That's why Tom Nardone's "Extreme Halloween" (Perigee) is such a winner. Once you've treated the neighborhood to guacamole from the mouth of a puking pumpkin, you'll scare the tricks out of any prankster.
"Smiling jack-o'-lanterns just aren't as interesting as those that are barfing their guts out, or at least barfing a dip that you can serve to company," Nardone says.
Nardone is an undeniable Picasso of pumpkin carving, and a man with a devilishly twisted imagination. "Extreme Halloween" features such masterworks as the Baby-Eating Yard Monster, which is a gourd creatively stuffed with doll parts and stage blood.
"You always have to be thinking, 'How do I take this to the next level?' And that's what I try to do," Nardone says.
The book includes step-by-step instructions for turning 16 small pumpkins and 62 carrots into a giant "Creepy Millipede" -- a perfect lawn ornament, if you're planning a ghoulish gala.
It also features the recipe for "Roasted Squash Skulls" and lessons on how to make cherry Jell-O ooze from your toilet and bathtub, as if Jeffery Dahmer were your plumber.

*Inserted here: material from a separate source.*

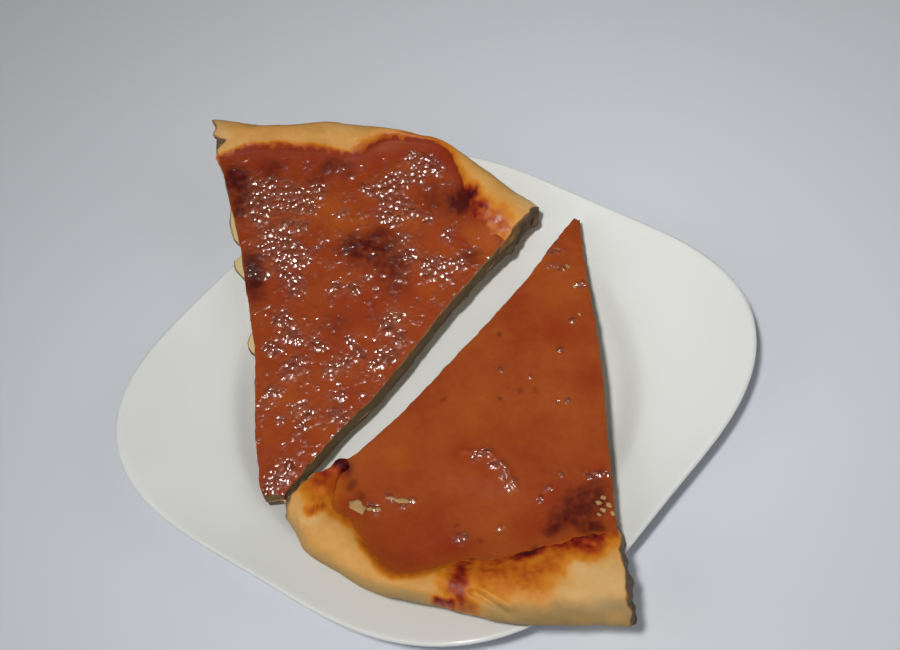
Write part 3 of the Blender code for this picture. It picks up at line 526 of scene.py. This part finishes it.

With delightfully macabre humor, Nardone has turned extreme pumpkin carving into a career, showing off his skills on "Good Morning America" (where he will turn a 300-pound gourd into Godzilla on Saturday) and more than a dozen other TV shows.
"Each year, I ask myself, 'What's next?'," he says. "The truth is, there's always something. This year, I'm very into guacamole-vomiting pumpkins."
As for next year, Nardone says, "I'll start thinking about that on Nov. 1st."